Re: ISO ES to IS Info Sought


Charles Hedrick (hedrick@topaz.rutgers.edu)
Fri, 20 Mar 87 00:09:53 est


Yes, your theory is correct. You can make any network be treated as
local by doing
  route add <net> <yourhost> 0
(in 4.2. In 4.3 I think there is some minor difference, like omitting the
0.) I thought somebody had explained this before. 4.2 works like this:

   route-packet (destination-address)
        lookup destination-address as a host in host routing table
                [entries that show with "H" in flags field of netstat -r]
        if that fails, lookup network(destination-address) as a network
                in network routing table [entries without an "H"]
        if that fails, look for default route
        if that fails, say destination unreachable
        now we have a route.
        If the metric is 1 or larger [metric is the last field in the
                "route add" comment.
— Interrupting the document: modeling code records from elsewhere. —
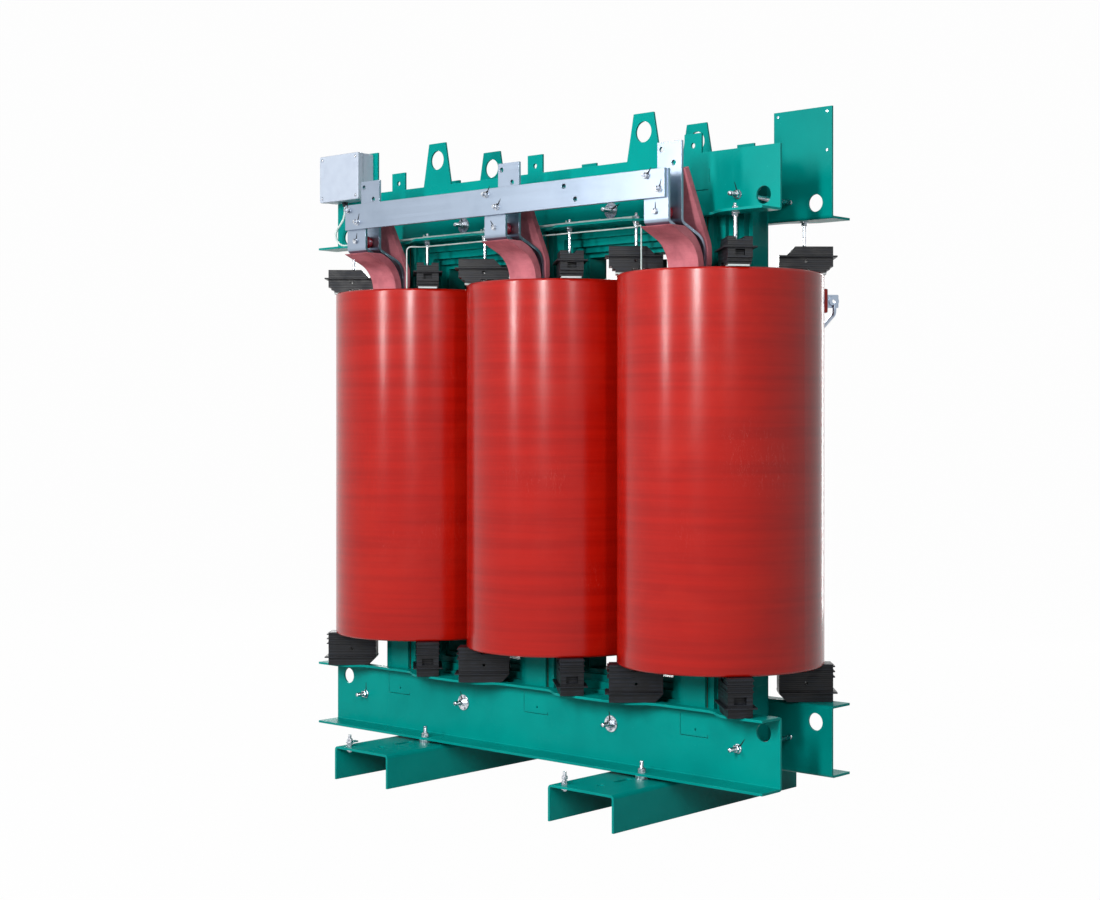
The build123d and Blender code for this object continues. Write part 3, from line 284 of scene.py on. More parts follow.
def cast_resin(name, settings, axis_x):
    """Pigmented epoxy cast under vacuum in a smooth mould.

    A satin gloss over which the turns of the winding show as faint level streaks, with
    hazy rubbed places, long soft flow marks down the wall and a few fine scratches.
    """
    material, tree, shader, place = start_material(name)
    centred = add_node(tree, "ShaderNodeMapping", {"Vector": place,
                                                   "Location": (-axis_x, 0, axis_x)})
    # One turn is about 11 mm high: level streaks are stretched hard round the coil.
    level = add_node(tree, "ShaderNodeMapping",
                     {"Vector": centred, "Scale": (1.3, 1.3, 0.45 / settings.layer_pitch)})
    streak = add_node(tree, "ShaderNodeTexNoise", {"Vector": level, "Scale": 1.0,
                                                   "Detail": 5.0, "Roughness": 0.6})
    # Fine level marks of the winding's strands, some 5 mm apart.
    strands = add_node(tree, "ShaderNodeMapping", {"Vector": centred,
                                                   "Scale": (3.0, 3.0, 200.0)})
    strand = add_node(tree, "ShaderNodeTexNoise", {"Vector": strands, "Scale": 1.0,
                                                   "Detail": 2.0})
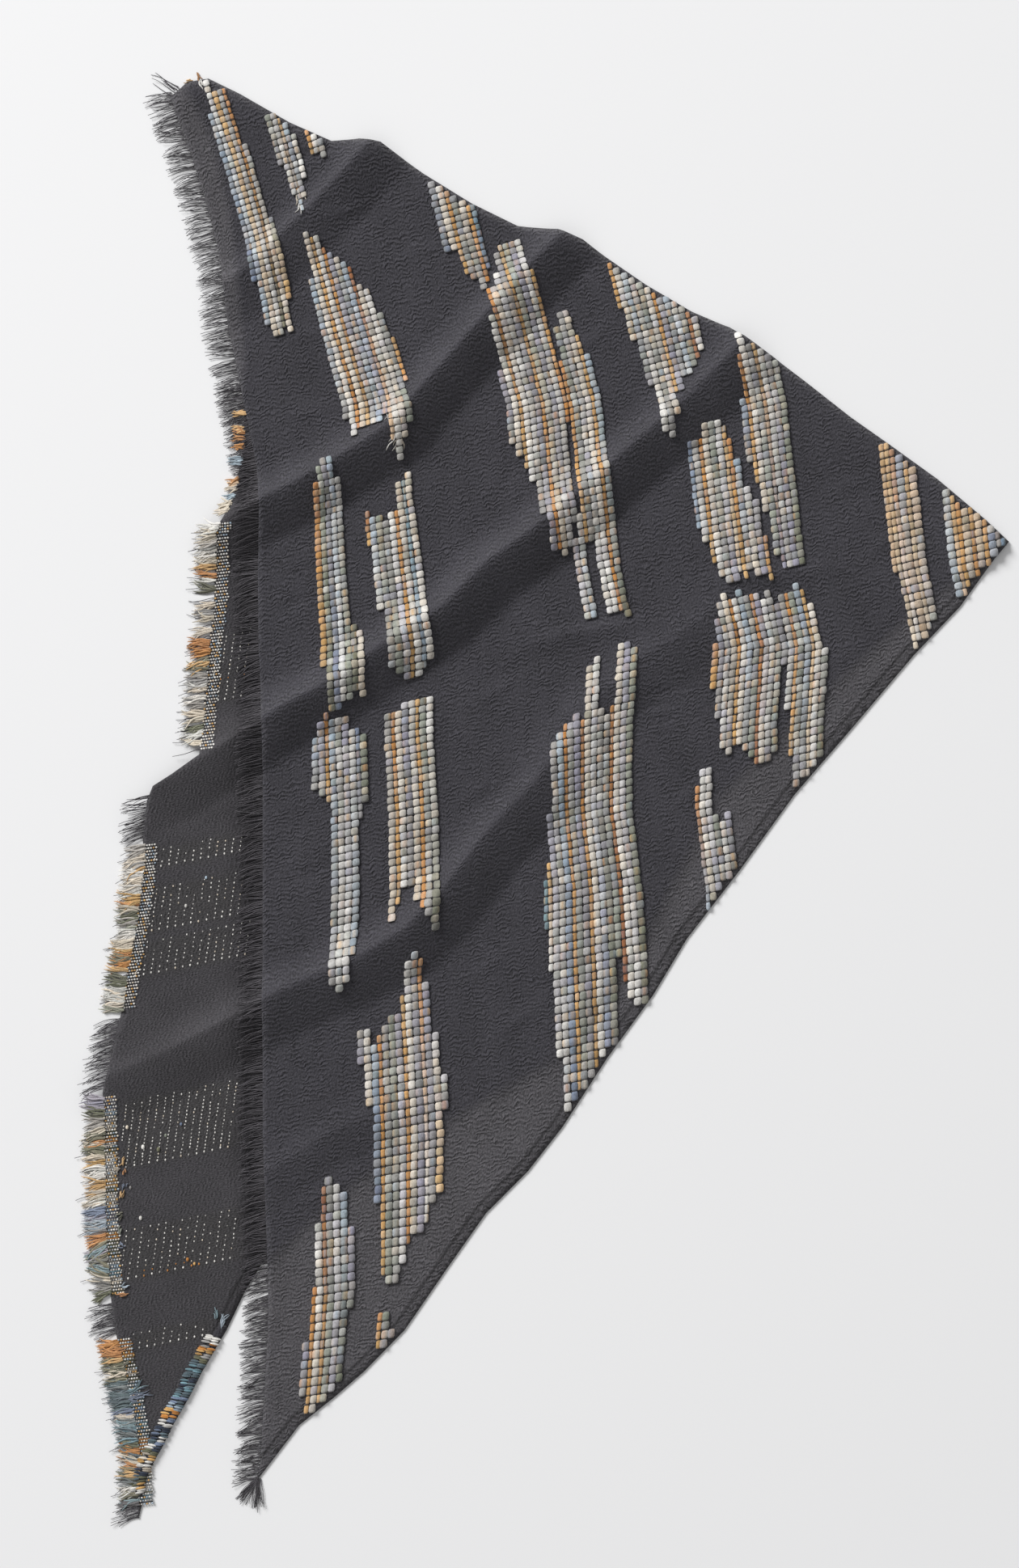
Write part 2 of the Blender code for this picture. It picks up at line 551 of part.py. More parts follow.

You can tell from the route
                command because routes with a metric >= 1 will show
                a "G" in the flags field], this is a normal gateway
                entry. Send packet to the host listed in the
                gateway field.
        If the metric is 0 [route add command ended in zero, or in
                some versions, the metric was omitted. netstat -r
                does not show "G" in the flags field], this is a
                "route to the interface". Send packet out the
                interface listed in the interface column. If
                interface is an Ethernet, use ARP.

Note that the gateway address (gateway field in netstat -r) is
irrelevant in the case of a route to the interface. The route add
command uses that address only to figure out which interface to
associate with the route. So when setting up a route to an interface,
the simplest approach is to use your own address on that network.